Report the count of lines where the string "from" appears, and nothing else.
## START
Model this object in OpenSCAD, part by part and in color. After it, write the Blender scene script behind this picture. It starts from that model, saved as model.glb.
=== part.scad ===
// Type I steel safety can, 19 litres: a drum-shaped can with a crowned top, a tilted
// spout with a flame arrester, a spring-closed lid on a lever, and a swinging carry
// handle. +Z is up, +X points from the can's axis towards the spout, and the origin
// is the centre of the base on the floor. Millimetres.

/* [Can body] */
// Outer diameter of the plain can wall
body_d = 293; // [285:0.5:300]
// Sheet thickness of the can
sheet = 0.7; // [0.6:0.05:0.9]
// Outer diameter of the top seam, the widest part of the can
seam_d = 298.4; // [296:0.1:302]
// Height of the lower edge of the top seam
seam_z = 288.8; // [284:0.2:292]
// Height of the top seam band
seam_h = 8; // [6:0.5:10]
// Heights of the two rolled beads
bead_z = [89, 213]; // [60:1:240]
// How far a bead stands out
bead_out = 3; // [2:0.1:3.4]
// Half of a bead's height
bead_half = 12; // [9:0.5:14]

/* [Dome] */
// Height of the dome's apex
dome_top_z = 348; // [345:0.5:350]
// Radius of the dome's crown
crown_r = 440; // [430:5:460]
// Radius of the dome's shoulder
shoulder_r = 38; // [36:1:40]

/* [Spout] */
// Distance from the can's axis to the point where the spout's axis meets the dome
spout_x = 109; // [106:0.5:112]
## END
_Result below_. 3